Was bedeutet Selbstführung?
Selbstführung bedeutet, Verantwortung für das eigene Handeln, Denken und Fühlen zu übernehmen. Es ist die Fähigkeit, sich selbst zu reflektieren, sich zu motivieren und die eigene Energie sinnvoll zu steuern. Es geht darum, das Leben aktiv zu gestalten statt sich von äußeren Umständen treiben zu lassen.
Dabei spielen drei Dimensionen eine entscheidende Rolle:
- Was mache ich? (Selbstreflexion)
- Warum mache ich es? (Selbstmotivation)
- Wie mache ich es am besten? (Selbstregulation)
Lass uns das an zwei konkreten Beispielen betrachten:
Beispiel 1: Fokussiert arbeiten
Nehmen wir einmal an, du arbeitest konzentriert an einer Präsentation, wirst aber immer wieder von Chat-Nachrichten oder Anrufen unterbrochen.
- Selbstreflexion: Schau dir zunächst einmal an, was genau passiert. Du stellst fest, dass du im Schnitt alle 10 Minuten unterbrochen wirst und danach schwer zurück in den Fokus findest.
- Selbstmotivation: Frag dich „Warum will ich das ändern?“. Mögliche Antwort: Weil du schneller fertig sein willst, weniger Überstunden machen möchtest und dir fokussiertes Arbeiten für ein gutes Ergebnis wichtig ist.
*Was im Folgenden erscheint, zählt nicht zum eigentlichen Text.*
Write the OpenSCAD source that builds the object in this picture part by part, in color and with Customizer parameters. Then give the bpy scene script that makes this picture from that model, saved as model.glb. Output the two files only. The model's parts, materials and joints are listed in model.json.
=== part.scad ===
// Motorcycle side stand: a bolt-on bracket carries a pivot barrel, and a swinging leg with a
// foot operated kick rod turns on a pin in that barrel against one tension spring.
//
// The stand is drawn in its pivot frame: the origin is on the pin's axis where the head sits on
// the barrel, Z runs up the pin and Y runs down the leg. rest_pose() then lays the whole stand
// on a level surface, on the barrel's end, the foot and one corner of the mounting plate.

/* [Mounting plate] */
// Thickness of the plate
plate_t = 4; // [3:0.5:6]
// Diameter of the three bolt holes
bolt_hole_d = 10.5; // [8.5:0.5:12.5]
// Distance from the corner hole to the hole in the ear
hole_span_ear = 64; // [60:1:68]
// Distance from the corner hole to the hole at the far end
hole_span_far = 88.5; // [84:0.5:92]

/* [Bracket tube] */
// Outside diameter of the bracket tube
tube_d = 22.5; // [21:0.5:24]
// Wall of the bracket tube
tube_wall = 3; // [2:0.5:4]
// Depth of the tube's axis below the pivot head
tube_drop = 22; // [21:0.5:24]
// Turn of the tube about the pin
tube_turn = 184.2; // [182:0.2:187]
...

- Selbstregulation: Überlege einmal „Wie mache ich es am besten?“ Zum Beispiel blockst du dir zwei Stunden Fokuszeit im Kalender und stellst deinen Status auf „Bitte nicht stören“.
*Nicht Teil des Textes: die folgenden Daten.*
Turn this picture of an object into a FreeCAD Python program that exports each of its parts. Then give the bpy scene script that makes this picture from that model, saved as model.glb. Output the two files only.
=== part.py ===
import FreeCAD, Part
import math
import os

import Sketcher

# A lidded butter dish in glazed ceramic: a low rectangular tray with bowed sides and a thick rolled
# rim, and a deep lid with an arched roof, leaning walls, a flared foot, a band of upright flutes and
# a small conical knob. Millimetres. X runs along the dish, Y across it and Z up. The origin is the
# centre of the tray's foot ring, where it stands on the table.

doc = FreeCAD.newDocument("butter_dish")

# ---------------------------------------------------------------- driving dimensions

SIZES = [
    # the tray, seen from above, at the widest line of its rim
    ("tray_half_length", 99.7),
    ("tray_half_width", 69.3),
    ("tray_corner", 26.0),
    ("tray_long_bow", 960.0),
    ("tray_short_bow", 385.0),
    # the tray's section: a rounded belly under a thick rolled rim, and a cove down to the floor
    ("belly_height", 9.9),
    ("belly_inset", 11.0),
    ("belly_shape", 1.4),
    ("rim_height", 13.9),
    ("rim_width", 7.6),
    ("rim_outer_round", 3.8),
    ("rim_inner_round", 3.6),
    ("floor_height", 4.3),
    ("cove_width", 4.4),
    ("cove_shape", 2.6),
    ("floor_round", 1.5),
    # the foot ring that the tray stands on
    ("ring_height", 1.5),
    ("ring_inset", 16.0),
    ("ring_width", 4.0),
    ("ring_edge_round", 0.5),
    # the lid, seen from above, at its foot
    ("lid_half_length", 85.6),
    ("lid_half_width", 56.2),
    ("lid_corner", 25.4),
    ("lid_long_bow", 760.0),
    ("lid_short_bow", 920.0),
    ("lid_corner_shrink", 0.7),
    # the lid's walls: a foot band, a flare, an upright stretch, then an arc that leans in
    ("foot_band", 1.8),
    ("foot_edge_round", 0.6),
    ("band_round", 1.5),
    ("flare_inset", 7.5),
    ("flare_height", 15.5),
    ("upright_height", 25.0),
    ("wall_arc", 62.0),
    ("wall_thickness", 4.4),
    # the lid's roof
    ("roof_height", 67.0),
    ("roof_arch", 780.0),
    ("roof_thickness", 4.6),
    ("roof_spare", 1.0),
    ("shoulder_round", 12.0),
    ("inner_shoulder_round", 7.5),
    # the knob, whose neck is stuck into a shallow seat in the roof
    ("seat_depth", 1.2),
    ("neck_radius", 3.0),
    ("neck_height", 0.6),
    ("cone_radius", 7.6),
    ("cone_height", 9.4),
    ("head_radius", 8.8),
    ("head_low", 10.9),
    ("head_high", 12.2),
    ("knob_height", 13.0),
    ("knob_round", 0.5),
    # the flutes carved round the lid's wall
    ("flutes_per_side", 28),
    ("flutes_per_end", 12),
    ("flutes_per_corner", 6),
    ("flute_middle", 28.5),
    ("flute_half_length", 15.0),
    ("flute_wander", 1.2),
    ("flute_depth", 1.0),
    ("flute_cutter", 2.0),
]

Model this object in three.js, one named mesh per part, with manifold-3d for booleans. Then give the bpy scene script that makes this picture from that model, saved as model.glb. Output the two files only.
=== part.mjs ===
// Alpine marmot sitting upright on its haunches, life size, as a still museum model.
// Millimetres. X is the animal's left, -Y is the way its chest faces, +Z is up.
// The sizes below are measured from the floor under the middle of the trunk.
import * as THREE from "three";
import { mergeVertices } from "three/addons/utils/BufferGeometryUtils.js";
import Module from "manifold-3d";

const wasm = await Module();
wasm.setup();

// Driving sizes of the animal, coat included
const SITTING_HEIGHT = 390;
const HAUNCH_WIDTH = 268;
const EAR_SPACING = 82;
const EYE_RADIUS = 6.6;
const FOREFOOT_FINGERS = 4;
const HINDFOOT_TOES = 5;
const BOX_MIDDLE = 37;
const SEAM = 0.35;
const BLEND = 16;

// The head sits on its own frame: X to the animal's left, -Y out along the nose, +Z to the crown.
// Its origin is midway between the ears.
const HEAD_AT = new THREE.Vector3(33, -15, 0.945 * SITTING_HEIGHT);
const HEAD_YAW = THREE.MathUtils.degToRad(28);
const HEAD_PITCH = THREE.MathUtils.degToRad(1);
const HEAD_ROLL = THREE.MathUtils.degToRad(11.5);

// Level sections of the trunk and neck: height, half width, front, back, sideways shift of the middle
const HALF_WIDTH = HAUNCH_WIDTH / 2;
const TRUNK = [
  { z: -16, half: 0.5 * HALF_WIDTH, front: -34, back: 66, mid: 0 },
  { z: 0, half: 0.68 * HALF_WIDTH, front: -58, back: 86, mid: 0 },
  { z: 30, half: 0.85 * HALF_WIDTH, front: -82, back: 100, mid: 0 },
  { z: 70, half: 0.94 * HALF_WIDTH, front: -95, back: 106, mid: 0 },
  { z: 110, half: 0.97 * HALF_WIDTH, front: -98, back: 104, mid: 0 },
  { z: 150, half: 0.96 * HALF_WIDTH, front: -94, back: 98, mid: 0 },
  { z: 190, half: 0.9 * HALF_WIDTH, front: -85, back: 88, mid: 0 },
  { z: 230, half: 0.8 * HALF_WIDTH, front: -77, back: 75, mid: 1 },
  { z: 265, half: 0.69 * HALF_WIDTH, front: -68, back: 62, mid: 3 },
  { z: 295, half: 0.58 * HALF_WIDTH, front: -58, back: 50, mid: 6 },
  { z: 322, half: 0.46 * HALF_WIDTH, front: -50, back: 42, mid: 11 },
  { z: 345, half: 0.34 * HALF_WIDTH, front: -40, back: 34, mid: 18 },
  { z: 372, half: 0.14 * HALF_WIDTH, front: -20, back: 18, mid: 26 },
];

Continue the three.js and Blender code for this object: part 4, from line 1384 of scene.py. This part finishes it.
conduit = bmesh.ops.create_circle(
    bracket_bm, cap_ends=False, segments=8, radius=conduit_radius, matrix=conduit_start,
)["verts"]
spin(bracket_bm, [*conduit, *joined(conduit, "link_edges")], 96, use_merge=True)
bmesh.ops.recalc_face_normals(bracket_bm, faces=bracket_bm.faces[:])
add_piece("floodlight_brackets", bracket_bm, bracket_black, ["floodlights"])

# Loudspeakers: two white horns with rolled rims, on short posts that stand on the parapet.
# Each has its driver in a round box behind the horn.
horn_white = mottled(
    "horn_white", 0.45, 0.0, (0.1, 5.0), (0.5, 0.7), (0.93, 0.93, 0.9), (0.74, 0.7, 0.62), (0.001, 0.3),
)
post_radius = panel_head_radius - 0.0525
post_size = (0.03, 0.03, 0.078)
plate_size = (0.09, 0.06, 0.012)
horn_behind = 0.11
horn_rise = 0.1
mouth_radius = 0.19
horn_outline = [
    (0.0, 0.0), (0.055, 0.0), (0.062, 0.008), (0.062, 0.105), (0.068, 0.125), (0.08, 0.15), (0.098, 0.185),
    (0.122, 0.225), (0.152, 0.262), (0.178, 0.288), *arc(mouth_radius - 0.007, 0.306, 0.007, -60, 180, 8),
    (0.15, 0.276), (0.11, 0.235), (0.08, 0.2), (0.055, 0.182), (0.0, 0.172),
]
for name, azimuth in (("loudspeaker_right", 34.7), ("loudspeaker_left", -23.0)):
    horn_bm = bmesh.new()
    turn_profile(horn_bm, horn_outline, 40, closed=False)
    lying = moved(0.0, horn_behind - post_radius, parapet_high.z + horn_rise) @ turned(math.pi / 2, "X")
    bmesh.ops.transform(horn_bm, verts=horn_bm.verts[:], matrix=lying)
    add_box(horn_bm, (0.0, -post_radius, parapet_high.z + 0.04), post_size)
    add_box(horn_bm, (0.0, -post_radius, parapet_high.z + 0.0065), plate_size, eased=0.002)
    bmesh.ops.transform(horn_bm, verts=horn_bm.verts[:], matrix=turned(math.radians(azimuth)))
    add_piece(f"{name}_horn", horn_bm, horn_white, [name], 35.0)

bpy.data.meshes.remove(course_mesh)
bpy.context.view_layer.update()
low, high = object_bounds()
Beispiel 2: Mit emotionalen Triggern souverän umgehen
Stell dir vor, du bekommst in einem Meeting unerwartet kritisches Feedback zu einem Projekt, in das du viel Energie gesteckt hast. Dein erster Impuls: Verteidigung und Rechtfertigung.
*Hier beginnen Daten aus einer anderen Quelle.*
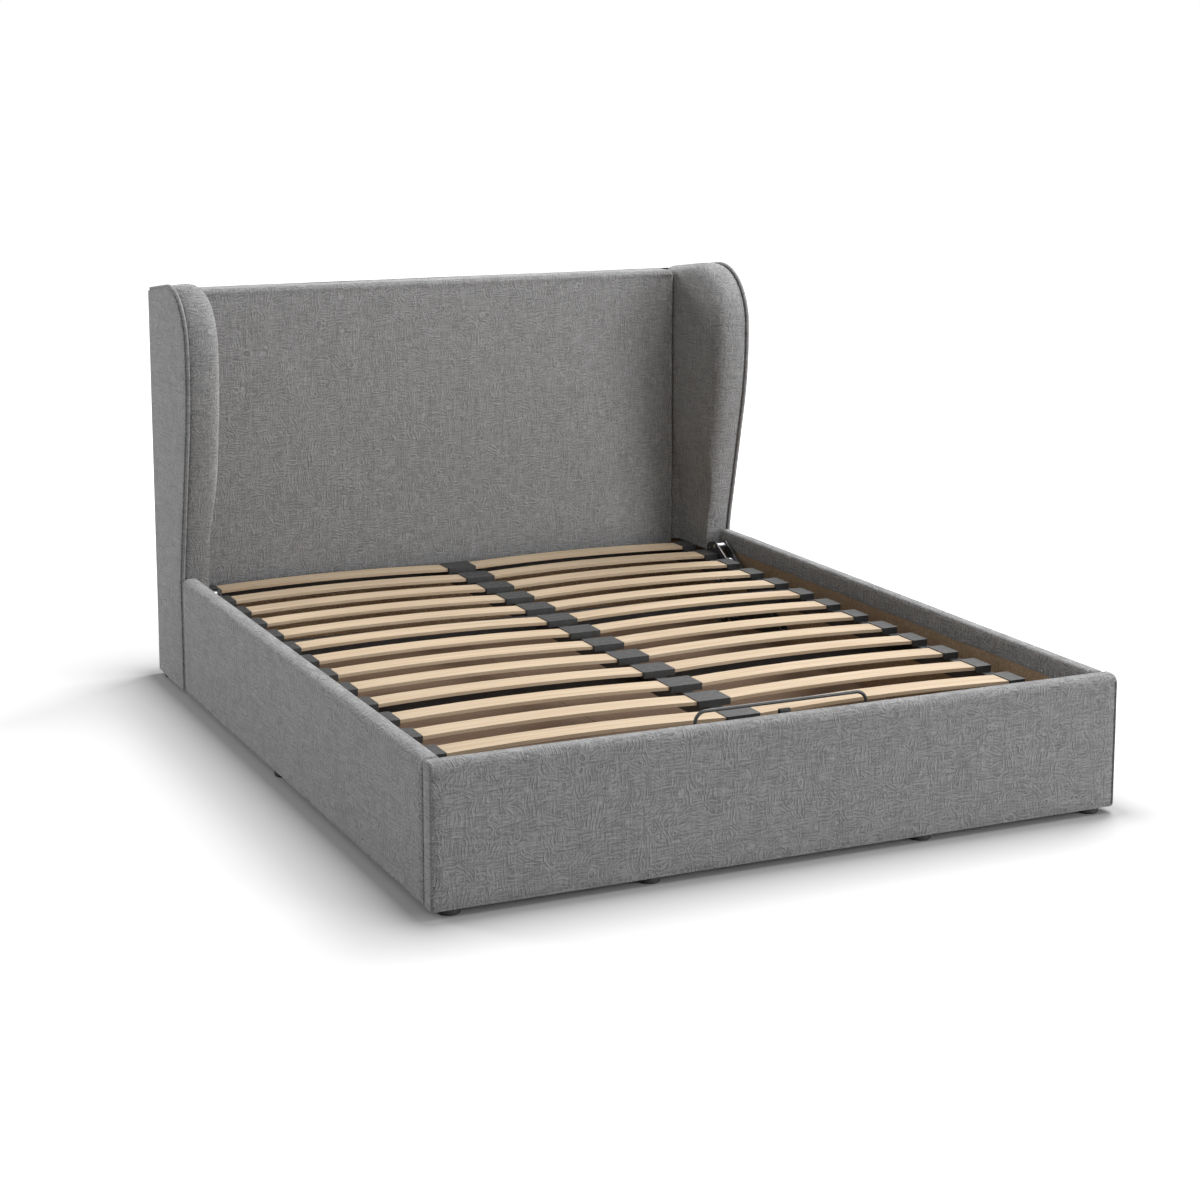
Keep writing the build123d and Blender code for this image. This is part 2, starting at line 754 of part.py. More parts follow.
with BuildPart() as right_strut_rod:
    with BuildSketch(strut_plane.offset(piston_rest)):
        Circle(strut_bore_radius - pin_clearance)
    extrude(amount=piston_length)
    with BuildSketch(strut_plane.offset(piston_rest)):
        Circle(rod_radius)
    extrude(amount=strut_length - rod_end_gap - piston_rest)
    with BuildSketch(side_plane(eye_inner_x)):
        with Locations(strut_high_pivot):
            Circle(strut_eye_radius)
            Circle(strut_pin_radius + strut_pin_play, mode=Mode.SUBTRACT)
    extrude(amount=strut_eye_width)

# Platform: steel tubes, sprung slats in plastic caps, a mattress bar and a lifting strap
with BuildPart() as right_side_tube:
    with BuildSketch(end_plane(platform_foot_y)):
        with Locations((-(platform_half - tube_width / 2), platform_bottom + tube_height / 2)):
            Rectangle(tube_width, tube_height)
            Rectangle(tube_width - 2 * tube_wall, tube_height - 2 * tube_wall, mode=Mode.SUBTRACT)
    extrude(amount=platform_head_y - platform_foot_y)

with BuildPart() as foot_tube:
    with BuildSketch(side_plane(-side_tube_inner_x)):
        with Locations((platform_foot_y + tube_width / 2, platform_bottom + tube_height / 2)):
            Rectangle(tube_width, tube_height)
            Rectangle(tube_width - 2 * tube_wall, tube_height - 2 * tube_wall, mode=Mode.SUBTRACT)
    extrude(amount=2 * side_tube_inner_x)

with BuildPart() as head_tube:
    with Locations((0, platform_head_y - platform_foot_y - tube_width, 0)):
        add(foot_tube.part)

with BuildPart() as middle_tube:
    with BuildSketch(end_plane(platform_foot_y + tube_width)):
        with Locations((0, platform_bottom + tube_height / 2)):
            Rectangle(tube_width, tube_height)
            Rectangle(tube_width - 2 * tube_wall, tube_height - 2 * tube_wall, mode=Mode.SUBTRACT)
    extrude(amount=platform_head_y - platform_foot_y - 2 * tube_width)

cross_tube_places = (slat_middle_y - cross_tube_offset, slat_middle_y + cross_tube_offset)
with BuildPart() as cross_tubes:
    for start_x in (-side_tube_inner_x, tube_width / 2):
        with BuildSketch(side_plane(start_x)):
            with Locations(*[(y, platform_bottom + tube_height / 2) for y in cross_tube_places]):
                Rectangle(tube_width, tube_height)
                Rectangle(tube_width - 2 * tube_wall, tube_height - 2 * tube_wall, mode=Mode.SUBTRACT)
        extrude(amount=side_tube_inner_x - tube_width / 2)

slat_low_x = slat_end_wall + seam_gap
slat_high_x = platform_half - slat_end_wall - seam_gap
slat_middle_x = (slat_low_x + slat_high_x) / 2
slat_bottom = platform_top + slat_seat
slat_top = slat_bottom + slat_thickness
slat_places = [(0, slat_middle_y - slat_span / 2 + index * slat_pitch, 0) for index in range(slat_count)]

with BuildPart() as one_slat:
    with BuildSketch(end_plane(-slat_width / 2)):
        with BuildLine():
            ThreePointArc(
                (-slat_low_x, slat_bottom),
                (-slat_middle_x, slat_bottom + slat_crown),
                (-slat_high_x, slat_bottom),
            )
            ThreePointArc(
                (-slat_low_x, slat_top),
                (-slat_middle_x, slat_top + slat_crown),
                (-slat_high_x, slat_top),
            )
            Line((-slat_low_x, slat_bottom), (-slat_low_x, slat_top))
            Line((-slat_high_x, slat_bottom), (-slat_high_x, slat_top))
        make_face()
    extrude(amount=slat_width)

with BuildPart() as right_slats:
    with Locations(*slat_places):
        add(one_slat.part)

# Each cap is a block with a slot for a slat's end; the middle caps have a slot on both sides
slot_bottom = slat_bottom - fit_gap
slot_top = slat_top + slat_seat / 2
slot_half = slat_width / 2 + fit_gap

with BuildPart() as one_side_cap:
    box_between(
        (platform_half - cap_length, -cap_width / 2, platform_top),
        (platform_half, cap_width / 2, platform_top + cap_height),
    )
    fillet(one_side_cap.edges().filter_by(Axis.Z), cap_round)
    box_between(
        (platform_half - cap_length - overrun, -slot_half, slot_bottom),
        (platform_half - slat_end_wall, slot_half, slot_top),
        mode=Mode.SUBTRACT,
    )

with BuildPart() as right_slat_caps:
    with Locations(*slat_places):
        add(one_side_cap.part)

with BuildPart() as one_middle_cap:
    box_between(
        (-cap_length, -cap_width / 2, platform_top),
        (cap_length, cap_width / 2, platform_top + cap_height),
    )
    fillet(one_middle_cap.edges().filter_by(Axis.Z), cap_round)
    for low_x, high_x in ((-cap_length - overrun, -slat_end_wall), (slat_end_wall, cap_length + overrun)):
        box_between((low_x, -slot_half, slot_bottom), (high_x, slot_half, slot_top), mode=Mode.SUBTRACT)

with BuildPart() as middle_slat_caps:
    with Locations(*slat_places):
        add(one_middle_cap.part)

with BuildPart() as mattress_bar:
    with BuildLine(end_plane(platform_foot_y + bar_radius)) as bar_path:
        FilletPolyline(
            (-bar_half, platform_top),
            (-bar_half, platform_top + bar_height),
            (bar_half, platform_top + bar_height),
            (bar_half, platform_top),
            radius=bar_bend,
        )
    with BuildSketch(Plane(bar_path.line @ 0, z_dir=bar_path.line % 0)):
        Circle(bar_radius)
    sweep()

strap_y = platform_foot_y - fit_gap - strap_loop_depth / 2
with BuildPart() as lift_strap:
    with BuildSketch(side_plane(-strap_width / 2)):
        with Locations((strap_y, strap_low + strap_loop_height / 2)):
            SlotOverall(strap_loop_height, strap_loop_depth, rotation=90)
            SlotOverall(
                strap_loop_height - 2 * strap_thickness,
                strap_loop_depth - 2 * strap_thickness,
                rotation=90,
                mode=Mode.SUBTRACT,
            )
    extrude(amount=strap_width)

# Pieces on the right that have a mirror image on the left
paired = {
    "rail_board": right_rail_board,
    "rail_cover": right_rail_cover,
    "wing_board": right_wing_board,
    "wing_pad": right_wing_pad,
    "wing_panel": right_wing_panel,
    "wing_piping": right_wing_piping,
    "base_board": right_base_board,
    "hinge_plate": right_hinge_plate,
    "front_arm": right_front_arm,
    "rear_arm": right_rear_arm,
    "lift_plate": right_lift_plate,
    "strut_cylinder": right_strut_cylinder,
    "strut_rod": right_strut_rod,
    "side_tube": right_side_tube,
    "slats": right_slats,
}

# Small pieces whose right and left ones are kept together
grouped = {
    "corner_brackets": right_corner_bracket,
    "wing_joiners": right_wing_joiner,
    "hinge_pins": right_hinge_pins,
    "lift_pins": right_lift_pins,
    "side_slat_caps": right_slat_caps,
}

pieces = {
    "footboard_board": footboard_board,
    "footboard_cover": footboard_cover,
    "headboard_posts": headboard_posts,
    "headboard_cross_rails": headboard_cross_rails,
    "headboard_ply": headboard_ply,
    "headboard_pad": headboard_pad,
    "headboard_back_cloth": headboard_back_cloth,
    "base_head_board": base_head_board,
    "side_ledges": side_ledges,
    "end_ledges": end_ledges,
    "middle_beam": middle_beam,
    "glide_feet": glide_feet,
    "glide_screws": glide_screws,
    "platform_rests": platform_rests,
    "rest_buffers": rest_buffers,
    "base_bolts": base_bolts,
    "wing_bolts": wing_bolts,
    "foot_tube": foot_tube,
    "head_tube": head_tube,
    "middle_tube": middle_tube,
    "cross_tubes": cross_tubes,
    "middle_slat_caps": middle_slat_caps,
    "mattress_bar": mattress_bar,
    "lift_strap": lift_strap,
}
for name, right_piece in paired.items():
    with BuildPart() as left_piece:
        mirror(right_piece.part, about=Plane.YZ)
    pieces[f"right_{name}"] = right_piece
    pieces[f"left_{name}"] = left_piece
for name, right_piece in grouped.items():
    with BuildPart() as both_pieces:
        add(right_piece.part)
        mirror(right_piece.part, about=Plane.YZ)
    pieces[name] = both_pieces

os.makedirs("parts", exist_ok=True)
for name, piece in pieces.items():
    piece.part.label = name
    export_step(piece.part, f"parts/{name}.step")
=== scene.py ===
import json
import math

import bmesh
import bpy
from mathutils import Matrix, Vector, noise


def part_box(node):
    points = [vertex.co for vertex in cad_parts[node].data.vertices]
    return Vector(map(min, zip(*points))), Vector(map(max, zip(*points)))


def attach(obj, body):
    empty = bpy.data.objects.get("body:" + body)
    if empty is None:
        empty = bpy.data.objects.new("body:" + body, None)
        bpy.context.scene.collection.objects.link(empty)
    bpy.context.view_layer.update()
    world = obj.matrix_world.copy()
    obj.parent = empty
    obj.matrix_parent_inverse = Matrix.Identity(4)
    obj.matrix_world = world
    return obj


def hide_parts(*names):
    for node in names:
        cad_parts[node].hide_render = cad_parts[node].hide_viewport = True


# Upholstered wingback bed frame. Metres; X right, +Y towards the headboard, Z up.
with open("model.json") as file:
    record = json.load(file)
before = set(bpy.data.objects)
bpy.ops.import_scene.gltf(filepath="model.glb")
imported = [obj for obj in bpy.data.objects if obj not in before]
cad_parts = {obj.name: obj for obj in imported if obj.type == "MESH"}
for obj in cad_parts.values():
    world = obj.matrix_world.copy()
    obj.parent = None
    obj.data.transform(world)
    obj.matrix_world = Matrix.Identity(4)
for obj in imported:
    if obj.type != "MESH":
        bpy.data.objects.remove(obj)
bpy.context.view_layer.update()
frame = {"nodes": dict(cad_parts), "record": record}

BASE = "bed_base"
PLATFORM = "platform"
HANDS = ((1, "Right"), (-1, "Left"))

# The wing's outline in the side plane
FLOOR_GAP = 0.013
RAIL_TOP = 0.325
BACK_CLOTH_Y = 1.072
WING_FRONT_Y = 0.810
WING_FLARE_Y = 0.700
WING_FLARE_Z = 0.800
WING_FRONT_TOP = 1.132
WING_BACK_TOP = 1.086
WING_LOW_BEND = 0.500
WING_HIGH_BEND = 1.000
WING_CORNER = 0.170

# Thicknesses across the wing
WING_INNER_X = 0.735
WING_LOW_INNER_X = 0.755
WING_TAPER_LOW = 0.430
WING_TAPER_HIGH = 0.620
WING_PAD_LOW = 0.265
WING_ROLL = 0.042
SEAM_ROLL = 0.044
SEAM_DROP = 0.013
WING_SEAM_X = 0.823
WING_OUTER_X = 0.835
BOARD_INNER_X = 0.795
BOARD_OUTER_X = 0.817
BOARD_INSET = 0.018

# The wing's outer panel and its piping
PIPING_RADIUS = 0.0035
PIPING_PUFF = 0.0007
PANEL_INSET = 0.0073
PANEL_EASE = 0.0015
PANEL_EDGE = 0.003
PANEL_ROUND = 0.005
PANEL_SINK = 0.001
PANEL_PUFF = 0.0015

# The wing's mesh: rows across its face, steps round its edges, the height up to which its lines are
# level as a share of the wing's, and the points before the back over which its puff fades
PAD_ROWS = 24
PLAIN_ROWS = 9
ROLL_STEPS = 9
PANEL_STEPS = 5
LEVEL_SHARE = 0.84
PUFF_FADE_POINTS = 12

# The base's boards and the padding round them
BOARD = 0.022
BOARD_TOP = 0.310
RAIL_PADDING = 0.018
END_PADDING = 0.015
BOTTOM_WRAP = 0.004
OUTER_LOW_ROUND = 0.010
INNER_LOW_ROUND = 0.004
INNER_TOP_ROUND = 0.007
OUTER_TOP_ROUND = 0.020
FOOTBOARD_END_ROUND = 0.0075
RAIL_FOOT_ROUND = 0.010
RAIL_HEAD_ROUND = 0.012
FOOTBOARD_CROWN = 0.007
RAIL_CROWN = 0.005
CROWN_REACH = 0.028
FOOTBOARD_CELL = 0.006
RAIL_CELL = 0.008

# The headboard: the frame inside it, and its pad
HEADBOARD_FRONT_Y = 0.993
PLY_FRONT_Y = 1.027
FRAME_TOP = 1.060
HEADBOARD_LOW_ROUND = 0.004
HEADBOARD_BACK_LOW_ROUND = 0.001
HEADBOARD_BACK_TOP_ROUND = 0.008
HEADBOARD_TOP_ROUND = 0.018
HEADBOARD_END_ROUND = 0.014
HEADBOARD_CROWN = 0.005
HEADBOARD_CROWN_REACH = 0.060
HEADBOARD_CELL = 0.012

# The slight unevenness of stretched cloth: how far it moves, and over what length
BOARD_RUFFLE = (0.0007, 0.16)
WING_RUFFLE = (0.0008, 0.14)
PANEL_RUFFLE = (0.0005, 0.15)
HEADBOARD_RUFFLE = (0.0012, 0.20)
RUFFLE_SHIFTS = (7.31, 3.17, 1.93)

# The cloth's hems on the inside of the boards, and the staples that hold them
HEM_LOW = 0.274
HEM_TOP = 0.317
HEM_THICK = 0.0013
HEM_ROUND = 0.0006
HEM_CELL = 0.012
HEM_WAVE = 0.0025
HEM_WAVE_SIZE = 0.05
FOOTBOARD_HEM_GAP = 0.043
RAIL_HEM_FOOT_GAP = 0.003
RAIL_HEM_HEAD_GAP = 0.020
STAPLE_CROWN = 0.010
STAPLE_WIRE = 0.0009
STAPLE_STEP = 0.055
STAPLE_Z = HEM_LOW + 0.008

# The cloth on the headboard's back, and the lifting strap
CLOTH_ROUND = 0.0008
CLOTH_CELL = 0.03
CLOTH_STAPLE_MARGIN = 0.012
STRAP_THICK = 0.0025
STRAP_STEPS = 12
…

- Selbstreflexion: „Was passiert da gerade in mir?“ Du merkst, dass du dich persönlich angegriffen fühlst.
- Selbstmotivation: „Warum will ich anders reagieren?“ Weil du die Chance nutzen möchtest, dich weiterzuentwickeln, und weil dir ein konstruktives Miteinander wichtig ist.
- Selbstregulation: „Wie mache ich es am besten?“ Du atmest tief durch, bedankst dich für das Feedback und notierst dir die Punkte, um später in Ruhe zu reflektieren.
Das Ergebnis (mit etwas Übung): Du bleibst souverän, nimmst die Situation nicht persönlich und nutzt das Feedback, um zu wachsen.
Lass uns nun die drei Bestandteile der Selbstführung (Selbstreflexion, Selbstmotivation und Selbstregulation) genauer anschauen.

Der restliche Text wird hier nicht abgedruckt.